Mallorca's compact size—about 100 kilometres east to west—means you can access beaches, mountains, and rural roads without multi-hour transfers. We've had organisers run cycling camps that loop the island over four days, staying at our venue as a fixed base and riding out each morning. The infrastructure (roads, signage, mobile coverage) is first-world, but the landscape still feels undeveloped once you're outside Palma and the main resort towns.
For B2B organisers comparing Spain-based venues, this accessibility matters. You're not asking clients to take two flights and a boat transfer, or to commit to a location they can't easily leave if something goes wrong. The island is self-contained but connected, which reduces operational risk.

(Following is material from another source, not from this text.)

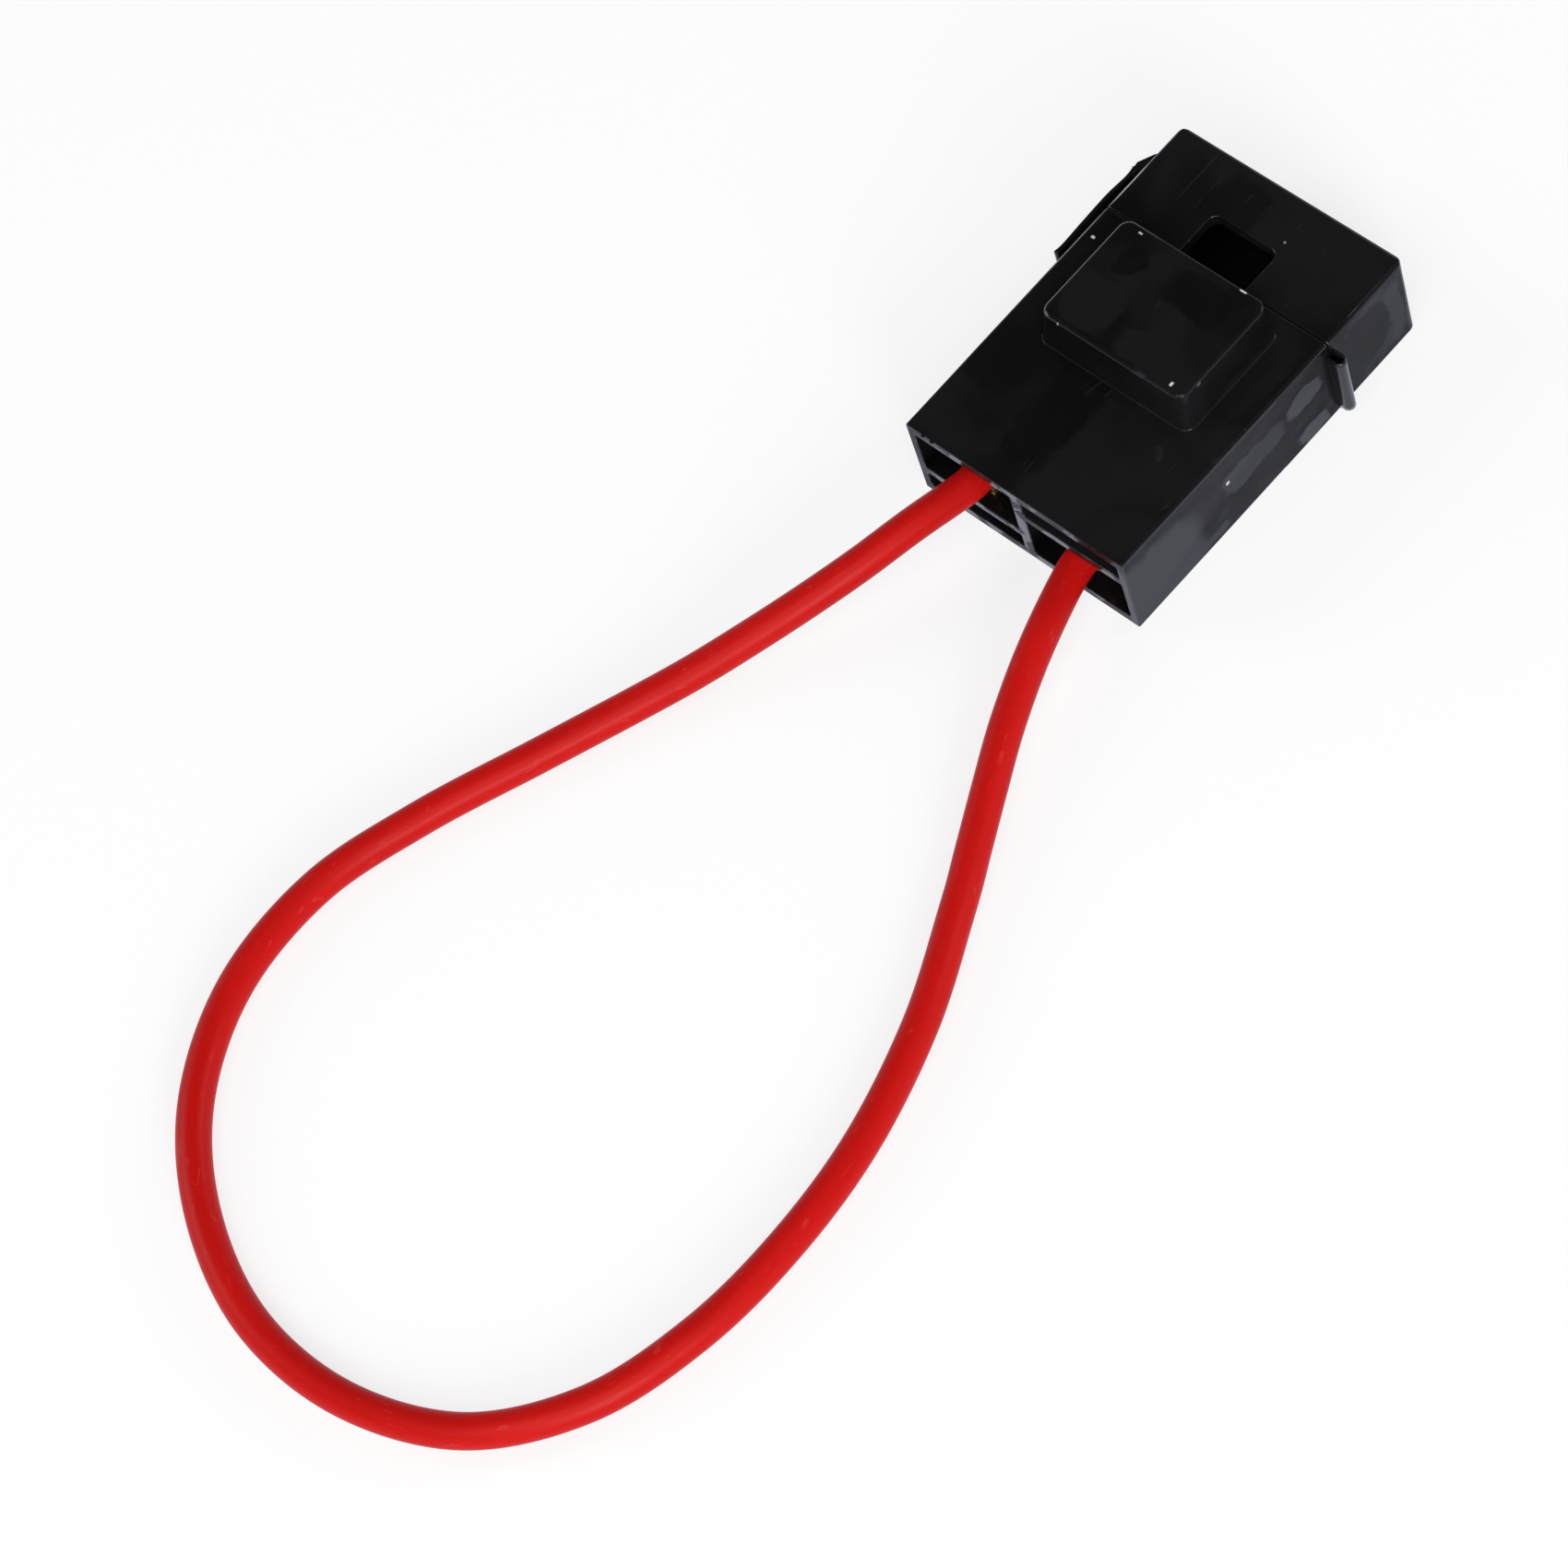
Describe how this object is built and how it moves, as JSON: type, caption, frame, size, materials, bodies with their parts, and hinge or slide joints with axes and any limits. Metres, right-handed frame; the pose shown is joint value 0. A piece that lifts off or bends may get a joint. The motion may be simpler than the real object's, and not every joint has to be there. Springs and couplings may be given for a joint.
{
  "type": "inline fuse holder",
  "caption": "Flat moulded holder for a blade fuse in a wire lead, with a flip cap on a living hinge, a side latch, crimped brass terminals and an uncut loop of wire.",
  "frame": {"origin": "centre of the flat back face, which lies on the table, measured on the housing without the wire loop", "axes": "+X towards the hinge side, +Y from the wire end to the cap end, +Z out of the back face towards the raised pocket"},
  "size_m": [0.0561, 0.1279, 0.0138],
  "materials": {
    "black_plastic": "moulded, glossy, slightly smudged",
    "brass": "pressed strip",
    "copper": "bare stranded copper",
    "red_insulation": "extruded, satin to glossy"
  },
  "bodies": {
    "base": {"body_shell": "black_plastic", "living_hinge": "black_plastic", "terminal_left": "brass", "terminal_right": "brass", "strands_left": "copper", "strands_right": "copper", "wire_loop": "red_insulation"},
    "cap": {"cap_shell": "black_plastic"}
  },
  "joints": [
    {"name": "cap_hinge", "type": "hinge", "parent": "base", "child": "cap", "pos_m": [0.013, 0.00795, 0.0049], "axis": [0, 0, -1], "range_deg": [0, 175], "deforming": ["living_hinge"]}
  ]
}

Our Cala San Vicente venue works because the setting does the work
We have eight en-suite rooms, an on-site restaurant, and a pool that's used for warm-ups, cool-downs, and structured pool sessions. But the real facility is the bay, the trails, and the 300 days of training-grade weather. I don't need to manufacture atmosphere or sell guests on the experience—they walk out the door, look up at the Tramuntana, and understand why we're here.
Most mornings, we watch the sunrise from the pool deck while guests are foam-rolling or doing mobility work before the first session. By 7:30am, they're on the trails or the beach. By 9:00am, they're back for breakfast. The rhythm of the day is set by the landscape, not by the programme schedule, and that's what people remember when they leave.
For external coaches and organisers who rent the venue, the setting reduces the pressure to deliver constant novelty. The mountains, the sea, and the light do enough of the work that your programming can focus on training outcomes rather than entertainment. That's the operational advantage Mallorca gives you—and it's the reason we chose Cala San Vicente over other Mediterranean markets.